Australia, Whitsundays: Navigate with care in the wake of Cyclone Debbie

Photo from www.whitsundaytimes.com.au

As reported by www.whitsundaytimes.com.au

SUNDAY was just another normal day on the Whitsunday water for Illusions owner and skipper Josef Concy, but then something went horribly wrong.

Sailing the same route he has for the past 14 years, on a tour between Hayman Island and Stonehaven off Hook Island and travelling at around 6 knots, he heard a loud bang and knew something wasn't right.

"I knew we hit something,” he said.

"What we hit... nobody's seen. Passengers were sitting at the front of the boat (but) nobody saw it.”
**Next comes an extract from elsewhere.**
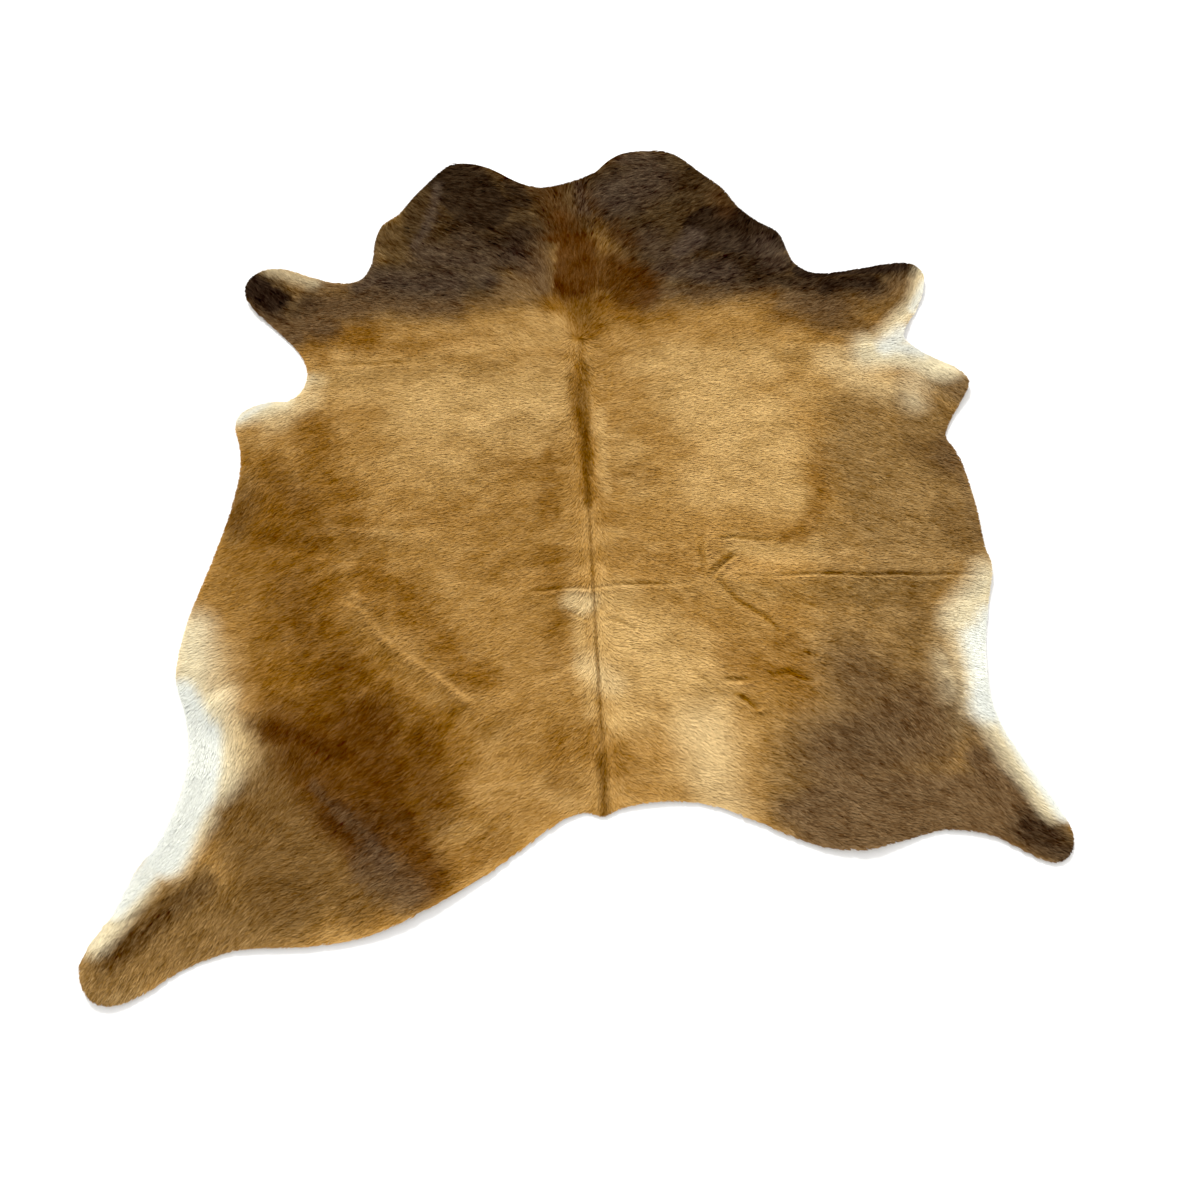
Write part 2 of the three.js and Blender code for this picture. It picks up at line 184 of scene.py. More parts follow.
# The coat's tones, each painted over the ones before it. Each row is a soft stroke in one tone:
# from x, y, to x, y, half width, width of its soft border, and strength.
TONES = {
    "straw": (
        (-600, 320, -380, 320, 50, 80, 0.60), (-330, 240, -100, 230, 110, 150, 0.95),
        (-390, 100, -230, 60, 60, 110, 0.50), (-150, 440, -50, 470, 60, 90, 0.35),
        (220, 340, 490, 330, 60, 100, 0.70), (330, 230, 430, 60, 110, 130, 0.90),
        (480, 170, 480, -50, 60, 80, 0.85), (300, -10, 440, -50, 70, 90, 0.60),
        (74, 210, 73, -10, 15, 26, 0.65), (24, 408, 25, 356, 7, 16, 0.60),
        (560, 330, 760, 290, 50, 90, 0.55), (560, 240, 670, 230, 44, 90, 0.50),
        (-770, 170, -740, 150, 30, 60, 0.45), (360, -180, 520, -205, 30, 50, 0.75),
        (66, -130, 66, -240, 28, 40, 0.25), (200, -230, 320, -330, 60, 130, 0.10),
        (76, -300, 116, -560, 50, 70, 0.80), (6, -320, 2, -560, 16, 36, 0.85),
        (60, -410, 70, -570, 40, 60, 0.80), (140, -400, 230, -550, 80, 110, 0.95),
        (-90, -700, -40, -745, 20, 50, 0.40), (-270, -790, -200, -810, 30, 60, 0.45),
        # The narrow strokes just above the left shoulder's fold, just below the right packing fold and along
        # the left belly's fold are painted highlight on the folds' lit sides
        (200, -700, 300, -640, 50, 90, 0.50), (-560, 400, -200, 395, 16, 40, 0.35),
        (320, -300, 700, -306, 12, 26, 0.30), (-640, -60, -400, -115, 16, 34, 0.35),
        (110, 120, 150, -10, 40, 60, 0.45),
    ),
    "buff": (
        (236, -610, 262, -770, 50, 90, 0.70), (-640, 318, -610, 330, 20, 40, 0.80),
        (-700, 235, -645, 290, 44, 70, 0.85), (660, 310, 770, 220, 40, 80, 0.70),
        (-770, -400, -745, -520, 30, 100, 0.55), (-940, -1064, -880, -1060, 12, 40, 0.45),
        (-716, -560, -694, -650, 34, 60, 0.90), (790, -380, 750, -480, 26, 60, 0.45),
        (-14, -292, 12, -306, 26, 36, 0.90), (10, -440, 50, -500, 24, 50, 0.70),
        (760, -500, 765, -620, 34, 50, 0.90),
    ),
    "bronze": (
        (-720, 70, -715, -190, 80, 110, 0.70), (-650, -60, -600, -380, 110, 110, 0.95),
        (-590, -430, -370, -630, 128, 120, 0.92), (-450, -60, -120, -80, 44, 80, 0.35),
        (458, -160, 500, -150, 12, 24, 0.70), (508, -134, 546, -106, 16, 28, 0.70),
        (-62, 80, -60, -70, 26, 44, 0.65), (-70, -180, -60, -240, 38, 44, 0.65),
        (-260, -180, -110, -210, 36, 60, 0.35), (-44, -335, -70, -430, 26, 46, 0.60),
        (-560, 440, -200, 440, 36, 70, 0.35), (-600, 190, -590, 20, 56, 80, 0.85),
        (110, -190, 240, -215, 34, 60, 0.45), (594, 70, 562, -60, 24, 44, 0.70),
        (562, -60, 500, -165, 22, 40, 0.60), (120, 20, 180, 10, 30, 50, 0.40),
        (540, 480, 680, 440, 50, 80, 0.60), (-420, -720, -310, -860, 70, 90, 0.70),
        (0, -620, 60, -680, 44, 70, 0.60), (320, -450, 400, -490, 40, 70, 0.75),
        (-560, 20, -500, -110, 60, 80, 0.92), (-190, 60, -20, 50, 40, 90, 0.40),
        (-480, -200, -430, -280, 46, 60, 0.90), (-400, -260, -230, -470, 42, 60, 0.90),
        (140, 500, 260, 495, 26, 50, 0.80), (440, -440, 450, -560, 46, 70, 0.75),
        (-70, -620, -60, -700, 40, 60, 0.70), (-630, 480, -500, 462, 56, 90, 0.95),
        (36, 480, 60, 440, 32, 50, 0.90), (-30, 545, 190, 500, 36, 60, 1.0),
        (30, 540, 50, 454, 46, 50, 1.0), (26, 404, 30, 330, 15, 34, 0.75), (28, 340, 30, -40, 18, 30, 0.85),
        (-150, 160, -20, 150, 40, 90, 0.30), (-150, -560, -140, -600, 34, 70, 0.35),
        (-350, -340, -330, -380, 30, 60, 0.40), (440, -330, 460, -370, 30, 70, 0.30),
        (50, -20, 60, -80, 20, 40, 0.50), (-260, -842, -200, -820, 36, 60, 0.90),
        (-260, -750, -140, -750, 30, 70, 0.40), (-645, 430, -600, 405, 20, 44, 0.80),
        (-480, -925, -420, -935, 30, 50, 0.65), (640, 415, 800, 420, 40, 70, 0.70),
        (-720, -260, -700, -330, 30, 60, 0.60),
    ),
    "olive": (
        (690, 150, 720, 60, 80, 90, 0.75), (700, 60, 740, -220, 115, 90, 0.80),
        (840, 110, 870, -200, 80, 70, 0.85), (620, -180, 580, -430, 90, 110, 0.55),
        (926, 244, 956, 215, 60, 50, 1.0), (650, -330, 740, -420, 70, 70, 0.80),
        (-870, -980, -620, -920, 80, 90, 0.75), (-980, -1020, -900, -1050, 56, 60, 0.85),
        (-750, 690, -620, 630, 34, 60, 0.85), (480, -740, 700, -540, 140, 160, 0.75),
        (800, -590, 806, -700, 30, 60, 0.80), (806, -700, 860, -800, 44, 60, 0.90),
        (-870, -905, -770, -850, 30, 44, 0.85), (-760, 60, -770, -90, 24, 50, 0.50),
        (800, 170, 880, 150, 44, 60, 0.80),
    ),
    "hazel": (
        (-664, -720, -590, -860, 108, 100, 0.92), (-540, -870, -470, -890, 70, 80, 0.85),
        (-760, -900, -640, -930, 50, 80, 0.60), (-780, 20, -790, -60, 20, 50, 0.50),
        # The thin stroke along the right packing fold, from 700, -270 to 640, -268, is painted shade in its
        # crease
        (830, 60, 900, -20, 44, 70, 0.85), (700, -270, 640, -268, 8, 18, 0.40),
        (-900, -960, -700, -930, 60, 80, 0.55), (740, -330, 700, -440, 30, 60, 0.50),
        (-44, 610, -34, 720, 36, 50, 0.95), (40, 560, 46, 490, 34, 60, 0.60),
        (850, -120, 860, -180, 40, 60, 0.60), (640, 520, 830, 500, 60, 80, 0.92),
        (640, 440, 750, 416, 34, 50, 0.90), (-920, -985, -762, -868, 34, 56, 0.97),
        (790, 180, 830, 100, 40, 80, 0.35), (890, 180, 910, 140, 24, 40, 0.60),
    ),
    "chestnut": (
        (-640, -530, -480, -570, 46, 80, 0.80), (-520, -430, -540, -520, 56, 90, 0.50),
        (-470, -560, -420, -700, 84, 110, 0.90), (-350, -610, -320, -760, 44, 80, 0.70),
        (-590, -600, -460, -760, 66, 80, 0.90), (-400, -770, -340, -870, 60, 60, 0.90),
        (-740, 10, -760, -60, 36, 60, 0.45), (-640, -220, -600, -370, 40, 80, 0.38),
        (-700, -95, -590, -110, 22, 50, 0.35), (-690, 50, -620, -20, 40, 70, 0.40),
        # The two strokes along the left thigh's crease from the rim are partly the thigh's own deep brown and
        # partly painted shade in the crease
        (-640, -552, -510, -600, 44, 60, 1.0), (-690, -546, -650, -566, 14, 34, 0.8),
        (-690, -90, -600, -70, 40, 70, 0.20), (-500, -740, -440, -810, 56, 60, 1.0),
    ),
    "walnut": (
        (520, -690, 680, -620, 112, 150, 0.92), (576, -500, 606, -560, 78, 140, 0.80),
        (480, -804, 840, -804, 100, 80, 0.95), (860, -885, 940, -916, 30, 40, 0.95),
        (-506, 760, -500, 640, 30, 40, 0.92), (800, -700, 900, -860, 44, 70, 0.95),
        (400, -790, 520, -850, 44, 80, 0.95), (900, 64, 884, 20, 36, 50, 0.65),
        (902, 0, 906, -200, 14, 30, 0.40), (-660, 530, -600, 500, 50, 70, 0.95),
        (-640, 570, -280, 562, 56, 90, 0.97), (-300, 566, -90, 570, 40, 70, 0.75),
        (-85, 760, -75, 630, 60, 70, 0.90), (-170, 600, -60, 600, 44, 50, 0.85),
        (240, 560, 640, 556, 44, 90, 0.95), (580, 530, 680, 490, 60, 120, 0.92),
        (780, 540, 870, 560, 34, 60, 0.80), (790, -620, 824, -700, 30, 60, 0.55),
        (-770, 560, -680, 480, 44, 50, 0.95), (-440, -840, -370, -900, 44, 50, 0.80),
        (940, 260, 962, 230, 16, 30, 0.70), (-580, 555, -430, 560, 40, 60, 0.92),
        (925, 262, 955, 200, 30, 40, 0.60), (-620, 640, -520, 620, 20, 36, 0.85),
        # These two strokes along the left thigh's fold towards the rump are a painted sheen band, lighter than
        # the deep brown round it
        (-560, -672, -500, -734, 9, 26, 0.65), (-500, -734, -400, -846, 17, 36, 0.75),
    ),
    "umber": (
        (-230, 960, -240, 810, 200, 90, 0.88), (250, 960, 330, 800, 220, 90, 0.88),
        (0, 960, 10, 840, 110, 90, 0.84), (-440, 790, -380, 650, 60, 60, 0.80),
        (520, 700, 440, 660, 60, 60, 0.85), (-520, 620, -460, 610, 30, 50, 0.50),
        (-280, 1010, -200, 880, 110, 80, 0.97), (-120, 970, -90, 890, 50, 70, 0.95),
        (-240, 820, -140, 790, 84, 80, 0.92), (-430, 660, -220, 640, 64, 60, 0.88),
        (130, 990, 190, 850, 70, 70, 0.92), (330, 900, 360, 950, 76, 70, 0.90),
        (200, 780, 150, 830, 60, 60, 0.90), (400, 770, 540, 740, 100, 60, 0.98),
        (370, 640, 560, 640, 60, 60, 0.95), (230, 740, 180, 720, 40, 50, 0.88),
        (290, 650, 330, 610, 34, 50, 0.80), (420, 595, 650, 578, 34, 60, 0.88),
        (620, 608, 880, 612, 38, 44, 1.0), (680, 562, 790, 570, 40, 60, 0.97),
        (-820, 660, -730, 590, 54, 56, 1.0), (-740, 560, -700, 560, 36, 60, 0.70),
        (-925, -985, -770, -872, 22, 56, 0.40), (-400, 770, -408, 730, 22, 40, 0.70),
        (-430, 596, -370, 600, 24, 50, 0.60), (-10, 930, 20, 830, 30, 50, 0.55),
        (560, -660, 620, -650, 40, 80, 0.22), (884, 606, 926, 592, 18, 34, 0.92),
        # The faint stroke from -650, -557 to -515, -612 follows the left thigh's crease and is painted shade in
        # it
        (800, 596, 896, 596, 30, 50, 0.90), (-650, -557, -515, -612, 8, 50, 0.14),
        (-450, -735, -380, -780, 24, 44, 0.28), (-545, -735, -490, -790, 16, 40, 0.20),
        (-700, 580, -660, 586, 30, 60, 0.60), (866, -850, 930, -896, 38, 50, 0.75),
        (-500, 720, -480, 650, 24, 44, 0.55), (-450, 760, -450, 700, 24, 50, 0.60),
        (140, 790, 160, 740, 30, 60, 0.60),
    ),
    "russet": (
        (-30, 950, 10, 820, 40, 60, 0.42), (14, 830, 40, 700, 34, 80, 0.85),
        (26, 700, 30, 630, 84, 60, 0.95), (140, 790, 150, 740, 24, 50, 0.40),
        (120, 650, 200, 600, 56, 60, 0.90), (30, 610, 90, 575, 48, 80, 0.60),
        # The two strokes from -700, -545 to -515, -612 follow the left thigh's crease and are painted shade in
        # it
        (-700, -545, -650, -557, 4, 30, 0.40), (-650, -557, -515, -612, 14, 50, 0.60),
        (60, 625, 150, 595, 46, 60, 0.90), (150, 560, 210, 555, 40, 50, 0.85),
        (120, 770, 170, 730, 36, 70, 0.50), (90, 900, 100, 790, 26, 60, 0.35),
        (430, 880, 450, 830, 24, 50, 0.40), (-440, 830, -420, 750, 26, 60, 0.55),
    ),
    # Partly the neck's own grey-brown and partly painted sheen on the neck's dark hair, with painted sheen
    # lines along the left cheek's fold and the left thigh's fold
    "slate_and_sheen": (
        (-340, 715, -200, 700, 46, 70, 0.55), (-320, 972, -335, 862, 10, 22, 0.75),
        (-335, 862, -374, 745, 14, 26, 0.70), (160, 900, 250, 970, 70, 90, 0.62),
        (350, 748, 310, 706, 30, 44, 0.90), (280, 650, 420, 622, 40, 60, 0.55),
        (540, 690, 560, 650, 40, 60, 0.45), (-470, 640, -280, 625, 44, 60, 0.55),
        (60, 950, 70, 850, 14, 26, 0.50), (-250, 760, -150, 700, 40, 60, 0.40),
        (430, 720, 560, 660, 30, 60, 0.25), (260, 1040, 190, 1040, 26, 40, 0.55),
        (-110, 710, -90, 660, 30, 60, 0.35), (230, 740, 280, 660, 34, 60, 0.45),
        (-440, -800, -400, -856, 14, 40, 0.25), (-230, 650, -180, 640, 30, 50, 0.50),
        (-520, 625, -480, 640, 24, 40, 0.60),
    ),
    "stripe": (
        (30, 432, 41, 418, 7, 12, 0.75), (8, 318, 12, 292, 14, 26, 0.40), (46, 350, 42, 290, 12, 26, 0.60),
        (32, 290, 30, 200, 17, 26, 0.72), (30, 200, 33, 140, 15, 20, 0.88), (33, 156, 33, 134, 12, 16, 1.0),
        (33, 150, 33, 30, 10, 15, 0.92), (33, 60, 31, -60, 7, 12, 0.90), (31, -60, 27, -600, 3, 8, 0.75),
        (27, -600, 25, -660, 5, 12, 0.60), (25, -650, 24, -770, 9, 18, 0.88),
    ),
    "cream": (
        (-850, -330, -820, -500, 50, 90, 0.94), (-800, -510, -776, -640, 60, 70, 0.99),
        (-796, -720, -846, -800, 44, 60, 0.97), (-880, -850, -955, -950, 28, 40, 0.90),
        (905, -310, 836, -400, 44, 80, 0.95), (842, -430, 832, -580, 38, 76, 0.97),
        (848, -620, 926, -800, 36, 44, 0.95), (-790, 240, -690, 278, 26, 50, 0.92),
        (-650, 315, -630, 340, 12, 30, 0.50), (750, 340, 930, 296, 44, 70, 0.95),
        (850, 250, 830, 190, 30, 70, 0.45), (942, 566, 900, 478, 28, 60, 0.92),
        (884, 468, 806, 390, 22, 60, 0.85), (-745, 692, -640, 645, 16, 44, 0.50),
        (766, -480, 768, -560, 16, 70, 0.40),
    ),
    "white": (
        (-850, -470, -795, -560, 36, 34, 1.0), (-795, -560, -795, -680, 42, 34, 1.0),
        (-795, -680, -850, -800, 40, 34, 1.0), (-850, -800, -925, -890, 24, 28, 0.95),
        (900, -400, 866, -450, 36, 40, 1.0), (866, -450, 846, -590, 44, 40, 1.0),
        (862, -620, 940, -820, 20, 26, 1.0), (850, 386, 800, 350, 26, 44, 0.85),
        (800, 350, 880, 335, 20, 40, 0.80), (930, 540, 884, 464, 10, 26, 0.75),
        (-795, 230, -730, 275, 10, 24, 0.60),
    ),
}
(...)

The 42ft tour boat, with 13 passengers and three crew on board, was hit on the starboard side and that's about as much as Mr Concy can tell.

"We had a diving instructor go down to see if we could patch (the hull) and come to the mainland but water was coming in too quickly,” Mr Concy said.

"We tried to find a mooring in Black Island (but) we eventually had to make the decision to ditch the boat.”

Mr Concy put out a pan-pan call on radio and soon another local diving charter came to their rescue. The boat was towed back to Airlie Beach last night.

Following the incident, both skippers agreed that all vessels in the Whitsunday waters needed to be careful in the wake of underwater changes after Cyclone Debbie.

"I've been doing the same route for 14 years,” Mr Concy said.

"(But) since Cyclone Debbie, all of the Whitsunday waters have changed a lot. A lot of stuff is not the same.

"There's a lot of debris, a lot of sunken boats around. Nobody knows where they are, nobody knows what's happening.

"What I hit put a hell of a dint on my boat

"Debbie will strike people for quite some time to come.”

Mr Chatteron agreed.

"I have seen a dramatic change in some of the locations out there,” he said.

"There's coral heaped up on the shore... underwater it's quite likely things have changed.”

A spokesperson from Maritime Safety Queensland told the Whitsunday Times last week that many of their navigation aids had been destroyed and said they would be undertaking a survey of underwater hazards and shifting channels.

"While much debris has been washed out, there remains the need for caution on waterways particularly with regard to keeping a low speed,” the spokesperson said.

"We are working as quickly as we can to do this but we can't identify every risk so there is a need for common sense.”